• WHAT YOU ARE ASKED TO DO: Repeat exactly the lines of the listing below, please, starting with the first and ending with the line containing "return np.maximum(opening_half_width *"; leave out the rest.

• RECORDED DATA:
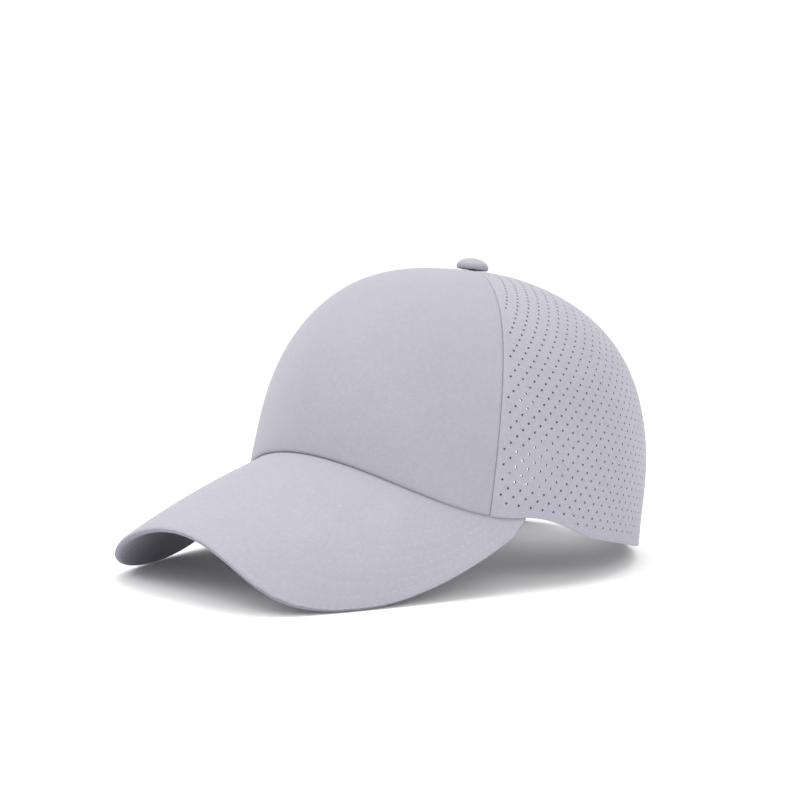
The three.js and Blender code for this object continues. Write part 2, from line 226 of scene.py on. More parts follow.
def lower_climb(turn, depth, gap=clearance):
    seated = crown_on_brim(np.minimum(turn, brim_end_angle), depth, -gap)[2]
    free = climb_at_height(turn, rim_height(turn))
    share = ease(turn, brim_end_angle, brim_end_angle + rim_blend)
    return seated + (free - seated) * share


def opening_place(share):
    last = len(opening_rows) - 1
    index = np.minimum((share * last).astype(int), last - 1)
    part = (share * last - index)[..., None]
    before, start = opening_rows[np.maximum(index - 1, 0)], opening_rows[index]
    end, after = opening_rows[index + 1], opening_rows[np.minimum(index + 2, last)]
    leave, arrive = (end - before) / 2, (after - start) / 2
    bend = 2 * (start - end) + leave + arrive
    swing = 3 * (end - start) - 2 * leave - arrive
    half, climb = np.moveaxis(start + part * (leave + part * (swing + part * bend)), -1, 0)
    return np.maximum(opening_half_width * half, 0.05), math.pi / 2 * climb


opening_shares = np.linspace(0, 1, 600)
opening_halves, opening_climbs = opening_place(opening_shares)


def opening_half_at(climb):
    return np.interp(climb, opening_climbs, opening_halves)


# %% [markdown]
# ## From millimetres round the crown to metres on the floor
# The crown is drawn upright round its own axis. A real cap put down on a table tips until the low
# sides of its brim and its rear rim both touch, so every point is turned and lifted by the same
# amounts that the solids have.

# %% Resting place
mm = 0.001
rest_tilt = math.radians(4.98222)
rest_back = 37.6796
rest_up = 19.458


def at_rest(points):
    x, y, z = np.moveaxis(points, -1, 0)
    back = y * math.cos(rest_tilt) + z * math.sin(rest_tilt) + rest_back
    up = z * math.cos(rest_tilt) - y * math.sin(rest_tilt) + rest_up
    return np.stack([x, back, up], -1) * mm


# %% [markdown]
# ## One cloth sheet with two faces
# A cloth panel could be a grid with a Solidify modifier, but then its edges would be square cuts.
# Here the outer and the inner face are two grids that share their border points, and each face
# curves in near the border, so a hem looks folded and a seam looks rolled. The sheet also keeps a
# map of its own length and width in metres, which the weave follows.

# %% Sheet maker


def even_with_fine_ends(count, length, fine=(0.12, 0.3, 0.55, 0.85, 1.2, 1.7, 2.4)):
    """Shares from 0 to 1 in equal steps, with extra fine steps near both ends of a length."""
    near = np.array(fine) / length
    middle = np.linspace(near[-1] * 1.4, 1 - near[-1] * 1.4, count)
    return np.concatenate([[0], near, middle, (1 - near)[::-1], [1]])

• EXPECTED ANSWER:
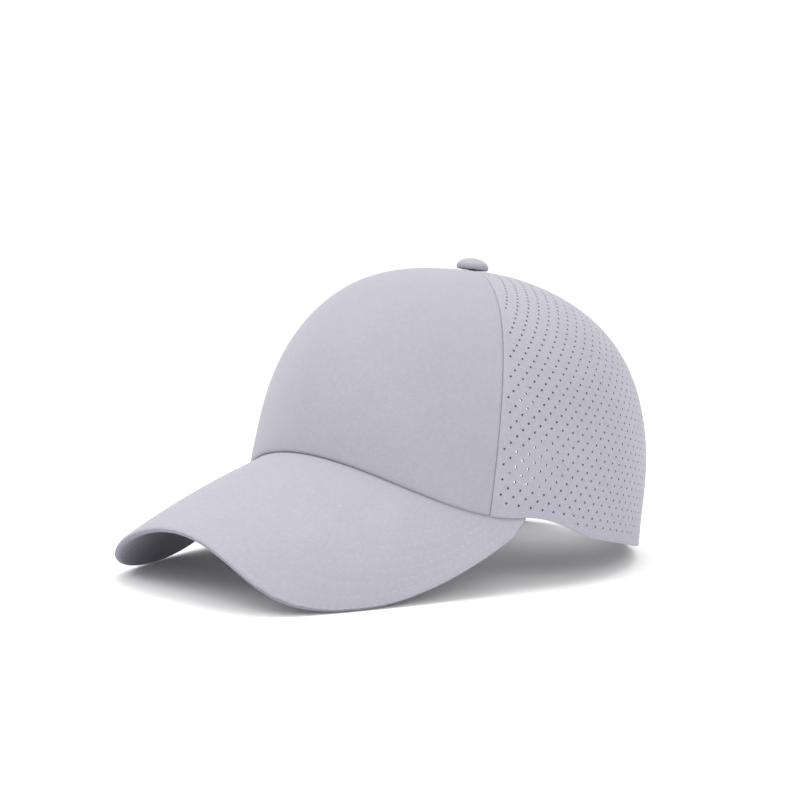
The three.js and Blender code for this object continues. Write part 2, from line 226 of scene.py on. More parts follow.
def lower_climb(turn, depth, gap=clearance):
    seated = crown_on_brim(np.minimum(turn, brim_end_angle), depth, -gap)[2]
    free = climb_at_height(turn, rim_height(turn))
    share = ease(turn, brim_end_angle, brim_end_angle + rim_blend)
    return seated + (free - seated) * share


def opening_place(share):
    last = len(opening_rows) - 1
    index = np.minimum((share * last).astype(int), last - 1)
    part = (share * last - index)[..., None]
    before, start = opening_rows[np.maximum(index - 1, 0)], opening_rows[index]
    end, after = opening_rows[index + 1], opening_rows[np.minimum(index + 2, last)]
    leave, arrive = (end - before) / 2, (after - start) / 2
    bend = 2 * (start - end) + leave + arrive
    swing = 3 * (end - start) - 2 * leave - arrive
    half, climb = np.moveaxis(start + part * (leave + part * (swing + part * bend)), -1, 0)
    return np.maximum(opening_half_width * half, 0.05), math.pi / 2 * climb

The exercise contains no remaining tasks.